▶ **Task to complete**: Write out all of the data exactly as it appears.

▶ **Supplied material**:
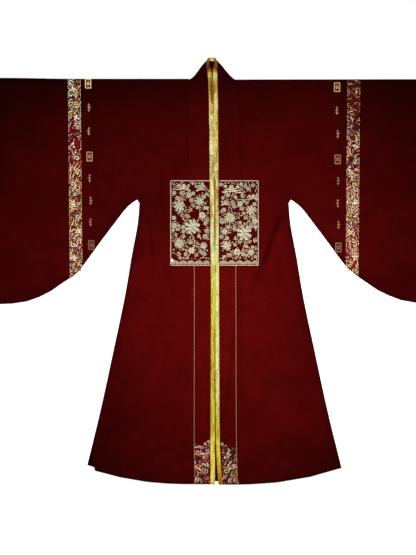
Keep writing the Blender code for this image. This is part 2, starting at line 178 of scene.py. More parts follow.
# Small departures of the laid cloth from its pattern: place, reach, shift
NUDGES = (
    ((-0.560, -0.030), (0.150, 0.120), (0.0000, -0.0070)),
    ((0.480, -0.010), (0.120, 0.100), (0.0000, -0.0035)),
    ((-0.720, 0.630), (0.220, 0.100), (0.0000, 0.0045)),
    ((-0.110, 0.640), (0.070, 0.030), (0.0000, 0.0015)),
    ((0.240, 0.640), (0.170, 0.050), (0.0000, -0.0032)),
    ((-0.459, 0.000), (0.030, 0.040), (0.0000, -0.0055)),
    ((-0.030, -0.703), (0.080, 0.030), (0.0000, 0.0024)),
    ((-0.008, 0.703), (0.030, 0.025), (0.0000, -0.0025)),
    ((0.0185, -0.220), (0.009, 0.400), (-0.0025, 0.0000)),
    ((-0.0115, -0.100), (0.009, 0.100), (0.0022, 0.0000)),
    ((0.0075, -0.690), (0.006, 0.080), (0.0020, 0.0000)),
)

# Small tiles and sprigs beside each brocade band: sizes and tints, then each column's top and
# foot, and what stands where down it and how bright
TILE = (0.0205, 0.0320)
SPRIG_HEIGHT = 0.026
SPRIG_STALK = (1.20, 0.78, 0.50)
SPRIG_LEAF = (1.20, 0.66, 0.42)
COLUMNS = {
    -1: ((-0.4135, 0.6145), (-0.4030, 0.0861)),
    1: ((0.4040, 0.6042), (0.4085, 0.0782)),
}
COLUMN_ROW = ("tile", "sprig", "sprig", "tile", "sprig", "sprig", "sprig", "tile")
COLUMN_SHARES = (0.0, 0.148, 0.295, 0.452, 0.588, 0.727, 0.861, 1.0)
COLUMN_LIGHTS = {
    -1: (1.0, 0.9, 0.8, 0.50, 0.6, 0.7, 0.5, 0.20),
    1: (0.58, 0.8, 0.7, 0.30, 0.5, 0.7, 0.6, 0.26),
}

# Thread colours
SILVER = (0.78, 0.71, 0.51)
CHAMPAGNE = (0.72, 0.62, 0.38)
CREAM = (0.98, 0.88, 0.66)
IVORY = (1.00, 0.96, 0.82)
BRIGHT_GOLD = (0.96, 0.76, 0.28)
PALE_GOLD = (0.66, 0.50, 0.19)
OLD_GOLD = (0.40, 0.23, 0.06)
CRIMSON = (0.40, 0.020, 0.026)
ROSE = (0.70, 0.16, 0.12)
BLUSH = (0.86, 0.50, 0.36)
WINE = (0.14, 0.008, 0.010)
SLATE = (0.24, 0.20, 0.13)
INK = (0.030, 0.020, 0.012)
ORANGE = (0.76, 0.36, 0.10)
CORD_GOLD = (1.00, 0.64, 0.26)

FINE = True


def link(piece):
    bpy.context.scene.collection.objects.link(piece)
    return piece


def mix(a, b, share):
    return a + (b - a) * share


def smooth_step(share):
    share = np.clip(share, 0.0, 1.0)
    return share * share * (3 - 2 * share)


def around(centre, radius, angle):
    """The place at a distance and in a direction from a centre."""
    return centre[0] + radius * math.cos(angle), centre[1] + radius * math.sin(angle)


def tinted(shade, light):
    return tuple(c * light for c in shade)


def streak(xy, x0, y0, x1, y1, half, bend, ends=(0.25, 0.35)):
    """1 along a bent line, falling to 0 across its half width and towards both ends."""
    start = np.array((x0, y0))
    along = np.array((x1 - x0, y1 - y0))
    length = math.hypot(*along)
    along = along / length
    t = (xy - start) @ along / length
    aside = (xy - start) @ np.array((-along[1], along[0]))
    aside = aside - bend * np.sin(np.pi * np.clip(t, 0, 1))
    fade = smooth_step(t / ends[0]) * smooth_step((1 - t) / ends[1])
    return fade * np.exp(-((aside / half) ** 2) * 1.6)


def near(xy, place, reach):
    """1 at a place, falling softly to 0 over a reach along each axis."""
    off = (np.asarray(xy) - place) / reach
    return np.exp(-(off ** 2).sum(1))


def hem_line(x):
    """Height of the hem's edge under the middle of the skirt and out to its corners."""
    return HEM_Y + HEM_RISE * (np.abs(x) / HEM_HALF) ** HEM_POWER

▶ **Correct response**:
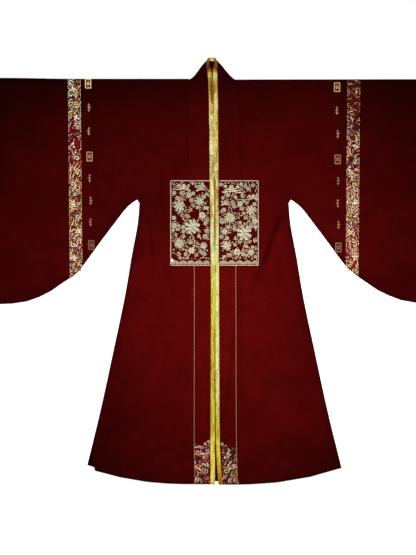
Keep writing the Blender code for this image. This is part 2, starting at line 178 of scene.py. More parts follow.
# Small departures of the laid cloth from its pattern: place, reach, shift
NUDGES = (
    ((-0.560, -0.030), (0.150, 0.120), (0.0000, -0.0070)),
    ((0.480, -0.010), (0.120, 0.100), (0.0000, -0.0035)),
    ((-0.720, 0.630), (0.220, 0.100), (0.0000, 0.0045)),
    ((-0.110, 0.640), (0.070, 0.030), (0.0000, 0.0015)),
    ((0.240, 0.640), (0.170, 0.050), (0.0000, -0.0032)),
    ((-0.459, 0.000), (0.030, 0.040), (0.0000, -0.0055)),
    ((-0.030, -0.703), (0.080, 0.030), (0.0000, 0.0024)),
    ((-0.008, 0.703), (0.030, 0.025), (0.0000, -0.0025)),
    ((0.0185, -0.220), (0.009, 0.400), (-0.0025, 0.0000)),
    ((-0.0115, -0.100), (0.009, 0.100), (0.0022, 0.0000)),
    ((0.0075, -0.690), (0.006, 0.080), (0.0020, 0.0000)),
)

# Small tiles and sprigs beside each brocade band: sizes and tints, then each column's top and
# foot, and what stands where down it and how bright
TILE = (0.0205, 0.0320)
SPRIG_HEIGHT = 0.026
SPRIG_STALK = (1.20, 0.78, 0.50)
SPRIG_LEAF = (1.20, 0.66, 0.42)
COLUMNS = {
    -1: ((-0.4135, 0.6145), (-0.4030, 0.0861)),
    1: ((0.4040, 0.6042), (0.4085, 0.0782)),
}
COLUMN_ROW = ("tile", "sprig", "sprig", "tile", "sprig", "sprig", "sprig", "tile")
COLUMN_SHARES = (0.0, 0.148, 0.295, 0.452, 0.588, 0.727, 0.861, 1.0)
COLUMN_LIGHTS = {
    -1: (1.0, 0.9, 0.8, 0.50, 0.6, 0.7, 0.5, 0.20),
    1: (0.58, 0.8, 0.7, 0.30, 0.5, 0.7, 0.6, 0.26),
}

# Thread colours
SILVER = (0.78, 0.71, 0.51)
CHAMPAGNE = (0.72, 0.62, 0.38)
CREAM = (0.98, 0.88, 0.66)
IVORY = (1.00, 0.96, 0.82)
BRIGHT_GOLD = (0.96, 0.76, 0.28)
PALE_GOLD = (0.66, 0.50, 0.19)
OLD_GOLD = (0.40, 0.23, 0.06)
CRIMSON = (0.40, 0.020, 0.026)
ROSE = (0.70, 0.16, 0.12)
BLUSH = (0.86, 0.50, 0.36)
WINE = (0.14, 0.008, 0.010)
SLATE = (0.24, 0.20, 0.13)
INK = (0.030, 0.020, 0.012)
ORANGE = (0.76, 0.36, 0.10)
CORD_GOLD = (1.00, 0.64, 0.26)

FINE = True


def link(piece):
    bpy.context.scene.collection.objects.link(piece)
    return piece


def mix(a, b, share):
    return a + (b - a) * share


def smooth_step(share):
    share = np.clip(share, 0.0, 1.0)
    return share * share * (3 - 2 * share)


def around(centre, radius, angle):
    """The place at a distance and in a direction from a centre."""
    return centre[0] + radius * math.cos(angle), centre[1] + radius * math.sin(angle)


def tinted(shade, light):
    return tuple(c * light for c in shade)


def streak(xy, x0, y0, x1, y1, half, bend, ends=(0.25, 0.35)):
    """1 along a bent line, falling to 0 across its half width and towards both ends."""
    start = np.array((x0, y0))
    along = np.array((x1 - x0, y1 - y0))
    length = math.hypot(*along)
    along = along / length
    t = (xy - start) @ along / length
    aside = (xy - start) @ np.array((-along[1], along[0]))
    aside = aside - bend * np.sin(np.pi * np.clip(t, 0, 1))
    fade = smooth_step(t / ends[0]) * smooth_step((1 - t) / ends[1])
    return fade * np.exp(-((aside / half) ** 2) * 1.6)


def near(xy, place, reach):
    """1 at a place, falling softly to 0 over a reach along each axis."""
    off = (np.asarray(xy) - place) / reach
    return np.exp(-(off ** 2).sum(1))


def hem_line(x):
    """Height of the hem's edge under the middle of the skirt and out to its corners."""
    return HEM_Y + HEM_RISE * (np.abs(x) / HEM_HALF) ** HEM_POWER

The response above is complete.